>> begin Material shown

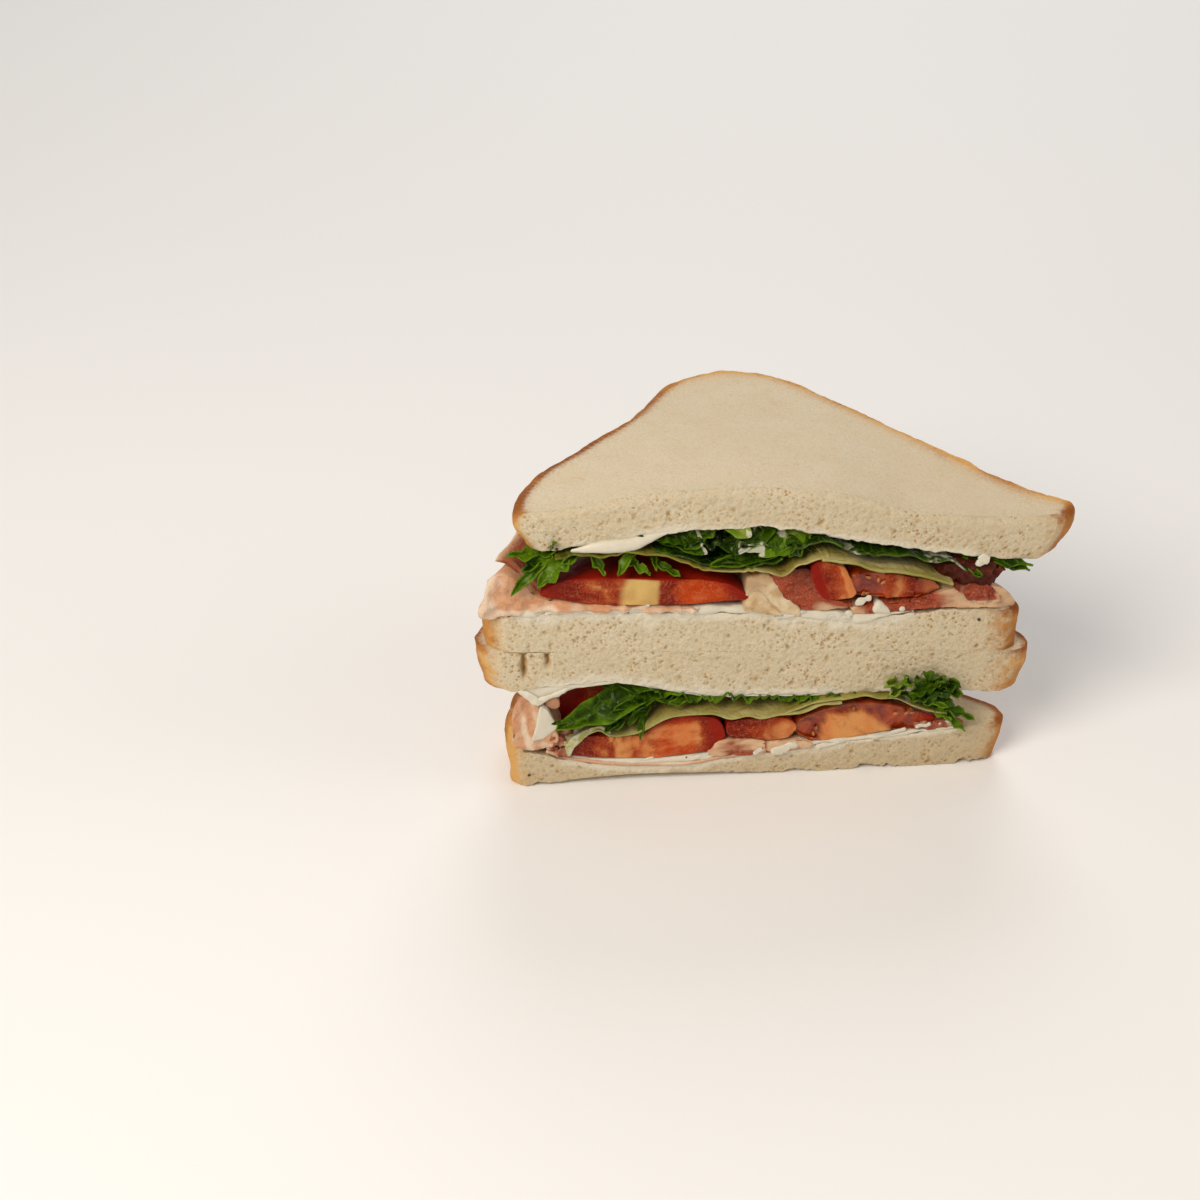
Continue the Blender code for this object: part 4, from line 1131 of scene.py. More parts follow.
    meat_slab("bacon_crisp_end", bacon, (98.6, 117.6), 16,
        ((98.6, 70.6), (101, 68), (104.3, 66), (110, 65.4), (114.8, 65.8), (115.8, 68.4),
         (117.6, 70.4)),
        ((98.6, 71.6), (100, 73.2), (105, 74), (110.6, 72.4), (112.2, 72.4), (113.4, 73.6),
         (114.3, 72.8), (114.9, 70.9), (116.3, 72.4), (117.6, 71.2)),
        "bacon_upper_end", crisp, folds=1.8, fold_size=2.8, lean=-0.3, seed=51, spacing=0.35, walls=22,
        slack=0.12, edge=0.8, cut_edge=0.6, proud=0.5, power=1.7)

    def pink_end(x, y, z, rise):
        pink = cloud(xyz(x, y, z), 2.5, 216, 2)
        return (0.8 * ease(61.4, 60.2, z) + 0.6 * ease(114, 116, x) + 0.5 * pink,
                0.35 * ease(64, 66, z))

    meat_slab("bacon_chunk_end", bacon, (102.8, 116.6), 15,
        ((102.8, 66), (104, 64.6), (105.7, 63), (107.9, 60.8), (110.3, 60), (115, 59.4), (116.6, 60.8)),
        ((102.8, 66.8), (104.7, 66.6), (109.8, 66.3), (114.3, 65.6), (115.8, 63.6), (116.6, 62)),
        "bacon_upper_end", pink_end, folds=1.3, fold_size=3, lean=-0.3, seed=57, proud=1.5,
        spacing=0.35, walls=20, slack=0.2, power=1.7, edge=0.9, cut_edge=0.8)


def lower_meats(ham, bacon):
    """Folded ham at the left, thin ham under the tomato, chunks and shreds of bacon."""
    def left_fat(x, y, z, rise):
        across = x + (z - 24) * 0.18
        streak = 0.8 * bell(across, -22.6, 1) + 0.5 * bell(across, -18.6, 1.4)
        streak = streak - 0.6 * bell(across, -20.4, 1.1) * ease(18, 22, z)
        spot = cloud(xyz(x, y, z), 3, 215, 3)
        rosy = 0.35 * ease(26, 31, z) * ease(-19, -22, x)
        return (np.clip(streak + 0.25 + 0.7 * spot - rosy, 0, 1),
                np.maximum(0.3 * np.clip(-spot, 0, 1), rosy))

    meat_slab("ham_folded_low", ham, (-26.2, -12.6), 24,
        ((-26.2, 15.8), (-25, 14.6), (-21, 13.6), (-17, 14), (-12.6, 15)),
        ((-26.2, 26), (-25.2, 29), (-23.2, 34), (-20.5, 33), (-17.6, 29), (-12.6, 21)),
        "ham_lower_left", left_fat, folds=1.4, fold_size=3.4, edge=1.5, cut_edge=1.2, proud=0.8,
        walls=22, seed=61, spacing=0.45)

    def pale_pink(along, back, grid):
        return 0.35 + 0.5 * bell(along, 0.62, 0.08), 0

    meat_slab("bacon_fat_low", ham, (-16.2, -12), 5,
        ((-16.2, 29.6), (-14, 28.2), (-12, 28.6)),
        ((-16.2, 31.4), (-14.8, 33.6), (-12.8, 32.4), (-12, 31)),
        "ham_lower_left", lambda x, y, z, rise: (0.4, 0.5), folds=0.4, spacing=0.35, walls=12, faces=6,
        behind=0.6, proud=0.2, seed=63)
    meat_sheet("ham_thin_low", ham,
        ((-16, 13.4), (-9.5, 10.6), (1, 7.9), (13, 6.6), (27, 6.2), (36, 7.6), (46, 8.6)),
        68, 1, "ham_lower_base", pale_pink, wander=0.25, lean=0.2, seed=71, front=0.5)

    def marbled(x, y, z, rise):
        streak = cloud(xyz(x * 0.6, y, z * 1.6), 3, 220, 2)
        return np.clip(0.5 + 0.7 * streak + 0.6 * ease(44.5, 48, x), 0, 1), 0

    def seam_fat(x, y, z, rise):
        return 0.95 - 0.8 * bell(x, 49.5, 1) - 0.6 * ease(10, 9, z), 0

    meat_slab("ham_chunk_middle", bacon, (32.5, 50), 46,
        ((32, 9), (36, 8.4), (43, 8), (50, 8.4)),
        ((32, 10), (36, 14.2), (44, 14.2), (50, 12.8)),
        "bacon_lower_middle", marbled, folds=0.7, fold_size=3, edge=1.2, proud=0.9, seed=81, lean=-0.1)
    meat_slab("bacon_fat_middle", bacon, (48.5, 64), 30,
        ((48, 8.8), (54, 8.6), (60, 9.2), (64, 9.8)),
        ((48, 12.4), (54, 12.8), (60, 12.8), (64, 11.6)),
        "bacon_lower_middle", seam_fat, folds=0.5, fold_size=2.5, edge=1.2, proud=0.9, seed=85)

    def browned(x, y, z, rise):
        return 0.35 + 0.5 * cloud(xyz(x, y, z), 2, 230), 0.25

    for number, (x, z, wide, high, y) in enumerate((
            (-12.6, 17, 5, 3.4, 0), (-10.6, 13, 4.6, 2.8, -0.4),
            (-14.2, 13.4, 4, 2.6, 0.6), (-10, 19, 3.2, 2.8, 2))):
        meat_slab(f"bacon_shred_{number + 1}", bacon, (x - wide / 2, x + wide / 2), 5,
            ((x - 3, z - high * 0.4), (x + 3, z - high * 0.6)),
            ((x - 3, z + high * 0.4), (x, z + high * 0.6), (x + 3, z + high * 0.2)),
            "ham_lower_left", browned, folds=1.4, fold_size=1.8, spacing=0.3, walls=10, faces=6,
            behind=y, proud=1, seed=91 + number)
    meat_slab("bacon_scrap_right", bacon, (95.5, 110), 18,
        ((95, 14.6), (101, 14.2), (106, 15), (110, 15.6)),
        ((95, 16.4), (101, 17.6), (106, 17.8), (110, 16.6)),
        "bacon_lower_right", lambda x, y, z, rise: (0.3 + 0.9 * cloud(xyz(x, y, z), 2, 235), 0.15),
        fold_size=2.5, seed=97, lean=-0.2, proud=0.7)


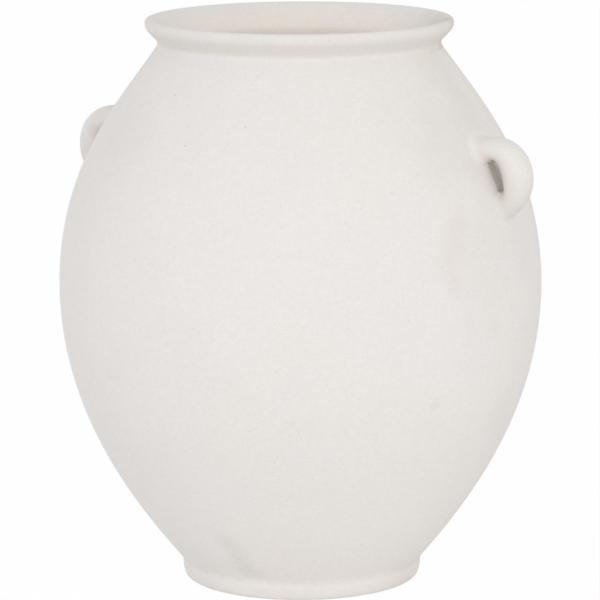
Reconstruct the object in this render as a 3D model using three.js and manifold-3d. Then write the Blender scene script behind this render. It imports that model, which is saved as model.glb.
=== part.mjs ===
// Stoneware vase: a thrown ovoid body with a rolled rim, a low foot ring and two loop handles.
// Each piece is its own solid, luted to its neighbour with a thin film of slip.
// Millimetres, +Z up. The origin is on the ground, at the centre of the foot. The handles lie on the X axis.
import * as THREE from "three";
import { mergeVertices } from "three/addons/utils/BufferGeometryUtils.js";
import Module from "manifold-3d";

const wasm = await Module();
wasm.setup();

const rad = THREE.MathUtils.degToRad;

// Overall form, measured on the outside
const BELLY_RADIUS = 162.6;
const BELLY_HEIGHT = 200;
const NECK_RADIUS = 93.4;
const NECK_HEIGHT = 364;
const SHOULDER_SLOPE = 56;
const SHOULDER_FULLNESS = 84;
const NECK_FULLNESS = 44;
const BASE_RADIUS = 81.4;
const BASE_SLOPE = 51.4;
const BASE_FULLNESS = 34;
const UNDERBELLY_FULLNESS = 94.5;

// Clay thickness
const FLOOR_THICKNESS = 11;
const WALL_AT_BASE = 10.5;
const WALL_AT_BELLY = 8;
const WALL_AT_NECK = 7.4;
const FLOOR_CORNER = 16;

// Throat: the wall is left thick under the rim, and the inside narrows to it like a funnel
const THROAT_RADIUS = 83.6;
const THROAT_DEPTH = 11;
const THROAT_RUN = 14;
const FUNNEL_SLOPE = 58;

// Film of slip between two luted pieces
const SLIP = 0.3;

// Rim collar
const RIM_HEIGHT = 16;
const RIM_RADIUS = 103.1;
const RIM_NOSE = 8.5;
const RIM_LIP = 2.6;
const RIM_CREST = 1;
const RIM_INNER_EDGE = 3.5;
const RIM_FUNNEL = 9;

// Foot ring
const FOOT_HEIGHT = 12.4;
const FOOT_RADIUS = 81;
const FOOT_TOP_RADIUS = 80.2;
const FOOT_EDGE_HEIGHT = 9.6;
const FOOT_EDGE_DEPTH = 2.8;
const FOOT_RING_WIDTH = 21;
const FOOT_INNER_EDGE = 2.5;
const FOOT_INNER_DRAFT = 3;

// Loop handles: an ear of clay round a narrow slot, with its back sunk in the wall. The share is how far up
// from belly to neck its middle sits, and a squareness of 2 is an ellipse.
const HANDLE_SHARE = 0.508;
const HANDLE_SETBACK = 0.9;
const HANDLE_REACH = 26.25;
const HANDLE_RISE = 27.2;
const HANDLE_DROP = 28.1;
const HANDLE_NOD = 9;
const HANDLE_WIDTH = 24;
const HANDLE_SQUARENESS = 2.2;
const SLOT_WIDTH = 6.2;
const SLOT_LENGTH = 21.8;
const SLOT_RAISE = 1.5;
const SLOT_SQUARENESS = 2.8;
const SLOT_EDGE_SQUARENESS = 3.4;
const ROOT_SPREAD = 1.5;
const ROOT_FILLET = 5;
const LEFT_HANDLE_RAISE = 1.9;
const RIGHT_HANDLE_RAISE = -1.9;

// Facets
const TURNS = 64;
const WALL_STEPS = 14;
const INNER_STEPS = 10;
const HANDLE_SIDES = 16;
const HANDLE_STEPS = 40;

// Matte fired clay
const CLAY = { color: new THREE.Color().setRGB(0.8, 0.77, 0.735), roughness: 0.9, metalness: 0 };

const point = (radius, height) => new THREE.Vector2(radius, height);

// A point at a distance along a direction given in degrees above the horizontal
const along = (from, degrees, distance) =>
  point(from.x + distance * Math.cos(rad(degrees)), from.y + distance * Math.sin(rad(degrees)));

// Outside of the body: two cubic curves that meet upright at the belly
const baseEdge = point(BASE_RADIUS, FOOT_HEIGHT + SLIP);
const belly = point(BELLY_RADIUS, BELLY_HEIGHT);
const neckEdge = point(NECK_RADIUS, NECK_HEIGHT);
const lowerWall = new THREE.CubicBezierCurve(
  baseEdge,
  along(baseEdge, BASE_SLOPE, BASE_FULLNESS),
  along(belly, -90, UNDERBELLY_FULLNESS),
  belly,
);
const upperWall = new THREE.CubicBezierCurve(
  belly,
  along(belly, 90, SHOULDER_FULLNESS),
  along(neckEdge, -SHOULDER_SLOPE, NECK_FULLNESS),
  neckEdge,
);

// Radius of the body's outside at a height, found by halving along the curve
function wallRadiusAt(height) {
  const curve = height < BELLY_HEIGHT ? lowerWall : upperWall;
  let low = 0;
  let high = 1;
  while (high - low > 1e-7) {
    const middle = (low + high) / 2;
    if (curve.getPoint(middle).y < height) low = middle;
    else high = middle;
  }
  return curve.getPoint(low).x;
}

// Points of a curve moved square to it, to its right for a positive distance that may change along the curve
function offsetPoints(curve, steps, distanceAt) {
  return Array.from({ length: steps + 1 }, (_, i) => {
    const t = i / steps;
    const tangent = curve.getTangent(t);
    const distance = distanceAt(t);
    const place = curve.getPoint(t);
    return point(place.x + tangent.y * distance, place.y - tangent.x * distance);
  });
}

// Solid of revolution about +Z from a profile drawn as radius and height
function turned(profile) {
  return new THREE.LatheGeometry(profile, TURNS).rotateX(Math.PI / 2);
}

function sameSpot(a, b) {
  return a.distanceTo(b) < 1e-6;
}

// One outline from several runs of points, without the doubles where two runs meet
function outline(...runs) {
  return runs.flat().filter((p, i, all) => i === 0 || !sameSpot(p, all[i - 1]));
}

const lerp = THREE.MathUtils.lerp;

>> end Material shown

- Problem
For the listing above, give the number of lines in which the string "behind" occurs, and nothing else.

- Response
3